Let me add that when $n=2=p$, this description recovers that $B_2\cong K[x]/(x^2)$ and when $n=3=p$, it recovers that $B_3$ is a basic algebra with semisimple quotient $K\times K$. I would guess in general that the basic algebra is $\mathrm{End}_R(R\times K)$ but I am not 100% sure.
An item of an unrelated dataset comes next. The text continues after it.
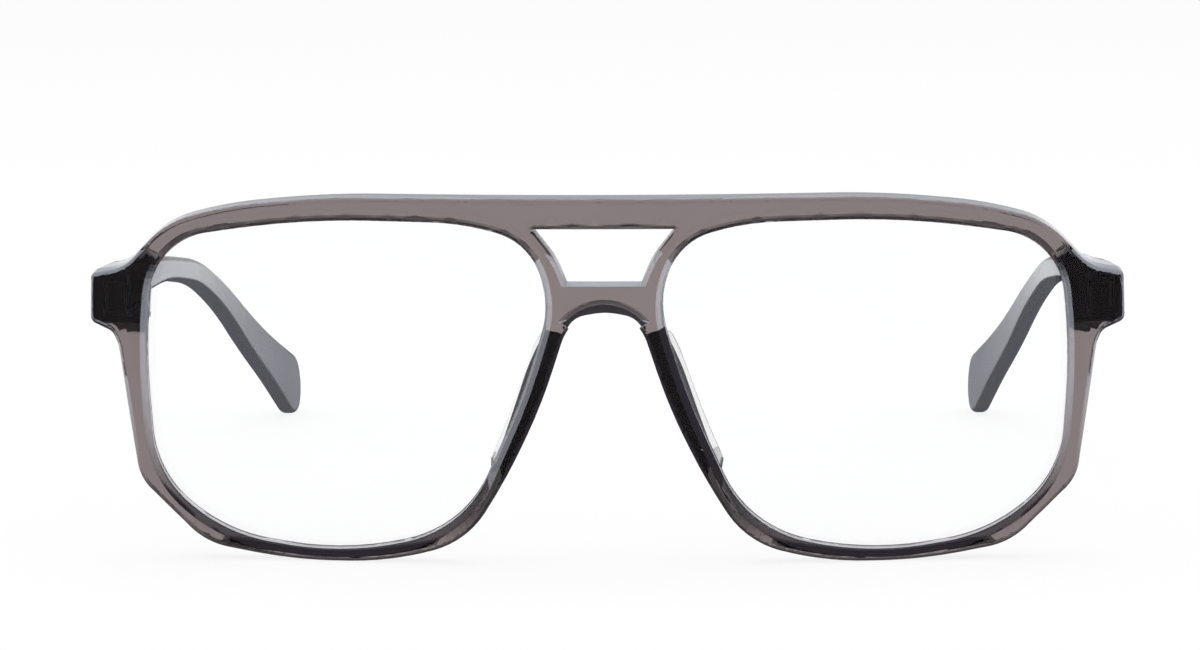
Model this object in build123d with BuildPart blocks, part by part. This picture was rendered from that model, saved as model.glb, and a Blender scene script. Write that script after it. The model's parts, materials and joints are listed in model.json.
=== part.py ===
from build123d import *
import math
import os

# A pair of acetate spectacles with a double bridge, standing with the temples
# open on the lowest points of the rims and of the temple tips.
# +X is the wearer's left, +Y points back along the temples, +Z is up.
# Lengths are in millimetres and angles in degrees.

# The lens openings, round which the rest of the front is drawn, in its own plane
opening_width = 56.1
opening_height = 47.0
opening_gap = 16.2
opening_sill = 1.5
opening_bevel = 1.0

# One opening's outline, as shares of its width from the nose side and of its
# height, each with how far its corner is rounded
opening_shares = [
    (0.043, 0.9445, 0.98),
    (0.203, 0.999, 0.98),
    (0.603, 1.006, 0.98),
    (0.978, 0.930, 0.98),
    (1.008, 0.605, 0.98),
    (0.987, 0.212, 0.98),
    (0.811, 0.039, 0.98),
    (0.508, -0.011, 0.98),
    (0.210, 0.074, 0.98),
    (0.055, 0.493, 0.98),
    (-0.012, 0.763, 0.98),
]

# The front
front_thickness = 4.2
front_curve_radius = 320.0
front_lean = 4.0
outer_edge_round = 0.8
rear_edge_round = 0.4
edge_break_angle = 45.0
apex_height_share = 0.5
overrun = 3.0

# Half of the front's outline, top to nose arch, as shares of the opening's
# width and height like the opening's own outline
outline_shares = [
    (0.5344, 1.0744, 1.00),
    (0.7874, 1.0411, 1.00),
    (0.9500, 0.9857, 0.90),
    (1.0571, 0.8449, 0.90),
    (1.1423, 0.8239, 0.25),
    (1.1462, 0.6797, 0.50),
    (1.0894, 0.6509, 0.70),
    (1.0758, 0.6143, 0.60),
    (1.0300, 0.2053, 0.35),
    (0.8635, 0.0113, 0.50),
    (0.6416, -0.0319, 0.95),
    (0.4054, -0.0297, 0.95),
    (0.2054, 0.0335, 0.98),
    (0.1047, 0.2253, 0.98),
    (0.0139, 0.4520, 0.98),
    (-0.0450, 0.6676, 0.80),
    (-0.0722, 0.7138, 0.90),
]
arch_top_share = 0.7219
arch_top_roundness = 0.95

# The arch under the lower bridge bar slopes up to a wider one on the face
arch_radius = 7.1
arch_slope = 30.0
arch_bevel = 1.1
arch_half_angle = 54.0

# The hole between the two bridge bars, with its outline as shares of its own
# width from the middle and of its height
bridge_hole_flare = 3.7
bridge_hole_sill_share = 0.8181
bridge_hole_height_share = 0.1660
bridge_hole_bevel = 0.6
bridge_hole_shares = [
    (0.500, 1.000, 0.12),
    (0.330, 0.450, 0.95),
    (0.260, 0.000, 0.00),
]

# The lenses and their groove
lens_thickness = 1.8
lens_rear_lip = 0.7
lens_edge_break = 0.3
groove_depth = 0.6
lens_clearance = 0.05

# The end blocks behind the front's outer ends, which carry the hinges
hinge_height_share = 0.749
block_below_hinge = 3.7
block_above_hinge = 4.9
end_block_depth = 3.0
end_block_setback = 0.6
end_sweep_ahead = 0.7
end_sweep = 1.8

# The nose pads
pad_depth = 6.5
pad_root = 2.0
pad_edge_round = 0.4
pad_length_share = 0.4681
pad_sill_share = 0.2106
pad_rear_length_share = 0.86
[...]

Added and edited based on corrections by the OP and @JeremyRickard. If I am not mistaken, the quiver of $B_n$ when $p\mid n$ and $n>2$ has two vertices $v,w$. There is one edge from $v$ to $w$, one edge from $w$ to $v$.and one loop at $v$. Since its a radical-squared zero split algebra, the quiver presentation for the basic algebra then says that all paths of length $2$ are $0$. But an expert should check this. There is a relation saying the path of length two from $v$ to $v$ is zero. Indeed view $B_n$ as $A=\mathrm{End}_R(R\times K^{n-2})$. A complete set of orthogonal primitive idempotents are the projection $e$ to $R$ and the $n-2$ projections to $K$, but the latter $n-2$ all give isomorphic projective indecomposables so we just need one of them, say the projection $f$ to the first factor, for the quiver. Then since the radical squared is zero, to compute the quiver we have that $f\mathrm{rad}(A)e=fAe$ is one dimensional and so is $e\mathrm{rad}(A)f=eAf$ since there is a one-dimensional space of homomorphisms $R$ to $K$ and $K$ to $R$. Also $eAe\cong R$ but $e\mathrm{rad}(R$ is the radical squared as noted above and so $e(\mathrm{rad}(A)/\mathrm{rad}^2(A))e\cong 0$. On the other hand, $fAf\cong K$ and so $f\mathrm{rad}(A)f=0$. This gives my description of the quiver. That the compositions $K\to R\to K$ are zero but $R\to K\to R$ are not all zero gives the relation.